The term "Face Heel Turn" comes from Professional Wrestling, in which a "good" wrestler (a face) is occasionally tempted by The Dark Side, or just gets fed up, and becomes a heel. Magazines and other promotional material from the various wrestling "leagues" frequently comment on various wrestlers' changes in "alignment" (in wrestling's fictional plotline known as kayfabe) nearly as frequently as they actually cover events in the ring themselves. (They even use phrases like "Face Heel Turn", though the shorter "Heel Turn" is more common.)
A wrestler's heel turn is often a sign that he or she is about to see his or her popularity skyrocket. Indeed, it is very common, once they have turned, to remain heels for their entire careers. Heels that become really popular may end up "naturally" becoming faces again, but it is just as likely for heels to be beloved because they are heels. In fact, as paradoxical as it might seem, a heel turn can help an otherwise despised wrestler become likable: fans may well resent a face character, and may be better able to relate to a character who is profoundly flawed in one way or another. (After all, that's what satire is all about.)
- The Mole: The Mole was always working for the Big Bad from the beginning, whereas a character making a Face Heel Turn was a genuine good guy until their change of heart.
- Forced into Evil, whereas the character was still a genuinely good guy, but had his own reasons to be on the bad guys' side while still maintaining a good heart, whereas a character who did a Face Heel Turn is a character who not only goes to the bad guys' side, but also become a genuine bad guy at heart. A character Forced Into Evil can be said about halfway doing a full Heel Turn, but not a full turn yet like the ones in this page (given time, they may make a full turn in the future).
- Face–Monster Turn, which has many subtropes. The character really has no choice about becoming evil, because they are Brainwashed, literally turned into monsters, are possessed, or some other reason.

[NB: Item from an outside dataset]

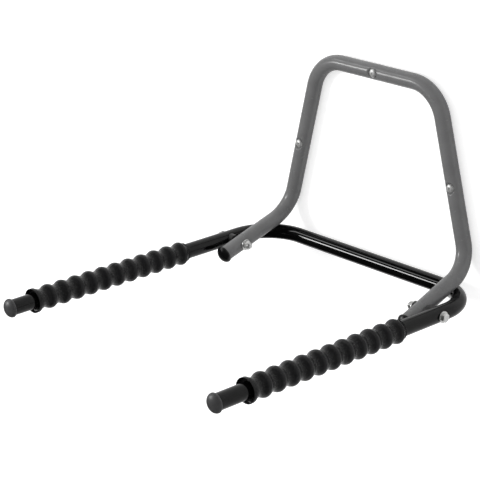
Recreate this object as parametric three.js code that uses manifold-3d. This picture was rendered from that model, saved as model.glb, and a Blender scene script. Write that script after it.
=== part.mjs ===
// A wall-mounted folding bike rack: a grey tube frame screwed to the wall, and a black U of tube
// with two padded arms that folds up about two bolts through the frame's legs.
// Millimetres, +Z up, +Y into the wall. The origin is on the wall plane, behind the top screw.
import * as THREE from "three";
import { mergeVertices } from "three/addons/utils/BufferGeometryUtils.js";
import Module from "manifold-3d";

const wasm = await Module();
wasm.setup();

// ---- Tube stock and fits ----
const TUBE_D = 25; // both bent tubes
const TUBE_WALL = 1.5;
const GAP = 0.3; // between pieces that touch or turn on each other
const TUBE_SIDES = 20; // a multiple of four, so that one flat side lies on the wall
const BORE_SIDES = 12;
const BEND_STEPS = 8; // sections in each bend
const MERGE_DISTANCE = 1e-4; // vertices nearer than this are one
const APPROACH_STEPS = 60; // samples on each run when two centrelines are compared

// ---- Wall frame ----
const TOP_HALF = 125; // from the middle to where the top bar's and an upright's lines meet
const TOP_BEND_R = 62;
const LEG_BEND_R = 54;
const LEG_X = 200; // leg centreline at the pivot, from the middle
const LEG_SLOPE = THREE.MathUtils.degToRad(18.4); // legs fall away from the wall
const LEG_SPLAY = THREE.MathUtils.degToRad(2.3); // and spread outwards
const LEG_TIP = 35; // from the pivot to the end of the leg tube
const PIVOT_OUT = 121.5; // pivot axis from the wall
const PIVOT_DROP = 307.5; // pivot axis below the top bar's centreline
const SIDE_SCREW_DROP = 149.5; // side screws below the top one

// ---- Carrier ----
const ARM_GAP = 6.5; // between a leg's tube and the arm beside it
const CARRIER_BEND_R = 73;

// ---- Ribbed sleeves ----
const SLEEVE_REARS = { left: 95.6, right: 81.3 }; // from the pivot to the rear end of each sleeve
const FRONT_STUB = 39; // bare tube in front of the sleeve that reaches furthest
const RIDGES = 11;
const RIDGE_PITCH = 26.5;
const RIDGE_HEIGHT = 4.6; // above the valleys
const RIDGE_CREST = 8.8; // width of the flat on a ridge
const FRONT_STEP = 30.2; // from the flange at the front to the first ridge
const REAR_TAIL = 10.2; // from the last ridge to the rear end
const REAR_BAND = 1.6; // plain band at the rear end
const SLEEVE_WALL = 1.2; // in the valleys
const FLANGE_HEIGHT = 4.8; // above the valleys
const FLANGE_WIDTH = 5.5;
const FLANGE_LIP = 1.2; // wall of the open rim at the front
const FLANGE_DEPTH = 7; // depth of the open rim
const FLANGE_CONE = 3.5; // how much of that depth narrows down to the tube
const SLEEVE_SIDES = 16;

// ---- End caps ----
// The lip is how far the rim stands out from the tube.
const ARM_CAP = { lip: 2.3, rimLength: 1.2, domeHeight: 8.8, stemLength: 20 };
const LEG_CAP = { lip: 1.8, rimLength: 1.2, domeHeight: 9.3, stemLength: 16 };
const CAP_BARBS = 3; // rings on a cap's stem that grip the tube
const BARB_DEPTH = 0.8;
const CAP_SIDES = 20;
const DOME_STEPS = 5;

// ---- Pivot hardware ----
const BOLT_D = 8;
const HEX_AF = 13; // across the flats of bolt head and nut
const HEAD_HEIGHT = 5.3;
const NUT_HEIGHT = 8;
const NUT_COLLAR = 2.2; // round collar that holds the nut's locking ring
const COLLAR_INSET = 0.8; // how far the collar stands in from the flats
const BOLT_END = 2.5; // bolt that shows past the nut
const WASHER_D = 18;
const WASHER_THICKNESS = 1.6;
const SPACER_D = 20;
const HARDWARE_SIDES = 16;

// ---- Wall screws ----
const SCREW_D = 6;
const SCREW_LENGTH = 60;
const SHANK_D = 5.4; // plain shank between head and thread
const SCREW_HEAD_D = 13.5;
const SCREW_HEAD_HEIGHT = 3.6;
const SCREW_HEAD_EDGE = 0.9; // straight edge of the head below its dome
const HEAD_DOME_STEPS = 3;
const SEAT_DEPTH = 3.8; // dished seat's floor below the front of the tube
const SEAT_EDGE = 0.55; // room beside the screw head on the seat's floor
const SEAT_FLARE = 2.7; // how much wider the seat's mouth is than its floor, in radius
const CROSS_LENGTH = 6.5; // cross recess in the screw head
const CROSS_WIDTH = 1.4;
const CROSS_DEPTH = 1.8;
const THREAD_PITCH = 3;
const THREAD_DEPTH = 0.8;
const SCREW_POINT = 6; // length of the pointed end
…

- Fake Defector, where someone on the side of good infiltrates the villains' side by pretending to do such a turn.
- Evil All Along, in which the character was, well, evil all along, but not necessarily working for the villain, like The Mole.
Compare Protagonist Journey to Villain, a plot which utilizes this trope as the entire character and story arc. Big Bad Slippage, where the Big Bad does this over the course of the story, is a Sub-Trope.
See also Heel–Face Revolving Door, Neutral No Longer, Deal with the Devil, We Used to Be Friends, Start of Darkness and Et Tu, Brute?. If the turn takes place extremely abruptly, it may include Jumping Off the Slippery Slope.
Due to the nature of this trope, MAJOR UNMARKED SPOILERS ahead!
In real-life the nature of Heel–Face Turn and Face-Heel Turn is subjective (one person's "seeing the light" is another person's "heartless betrayal" depending on what group the individual is going to or leaving). Therefore, No Real Life Examples, Please!
- Anime and Manga
- Comic Books
- Fan Works
- Live-Action TV
- Professional Wrestling
- Religion and Mythology
- Tabletop Games
- Video Games
- Web Comics
- Web Original
- Western Animation
- Supermarioglitchy4s Super Mario 64 Bloopers: Enzo. He used to be a friendly guy and was being nice to other people until in "Birthday Freakout", after Mario ruins his birthday party. From then on he becomes a villain and is determined to kill Mario and the rest of the main cast. He is also actually revealed to be the shady black figure in "The Visitor" (2014).
- Elphaba from Wicked fits this trope, after having everything she tries spectacularly backfire on her, and having everyone she loves die all around her, she snaps during the song 'No Good Deed' dedicating herself to a lifetime of evil. Almost immediately subverted when she is shown to be just very, very pissed off, but not actually evil a mere song later.
- Nessarose, her sister, goes from a bratty but well-meaning child to the Wicked Witch of the East who, unlike is closer to the the film's portrayal of her than Elphaba. She is named governor of Munchkinland and uses the position to strip away their power in order to keep her husband Boq from leaving her, and when he tries, she removes his heart, turns him into the Tin Man, and blames it on Elphaba. Likewise, Boq goes from a shy boy with a crush on Galinda to a far more murderous version of the Tin Man, who declares "for once I'm glad I'm heartless - I'll be heartless killing her!".
- In the back story of Euripides' Hecuba, Achilles, hero of The Iliad, defected to Troy after falling in love with Trojan princess Polyxena. And then his would-be brother-in-law Paris shot him in his Achilles' Heel at the wedding, and everything went pear-shaped for the Trojans.
- This is essentially the entire plot of Sweeney Todd: The Demon Barber of Fleet Street as the protagonist begins a sympathetic Anti-Hero, progresses into Anti-Villain territory over the length of the first act, and finally crosses the Moral Event Horizon with gusto by intermission, largely due to Sanity Slippage.
- Invoked by Pulitzer in Newsies, by threatening to have the Newsies arrested if Jack doesn't agree to end the strike. In exchange, Jack tries to argue against his own cause at the rally he organized, despite protests from Spot and Davey. Luckily, Katherine talks him down, and he relents.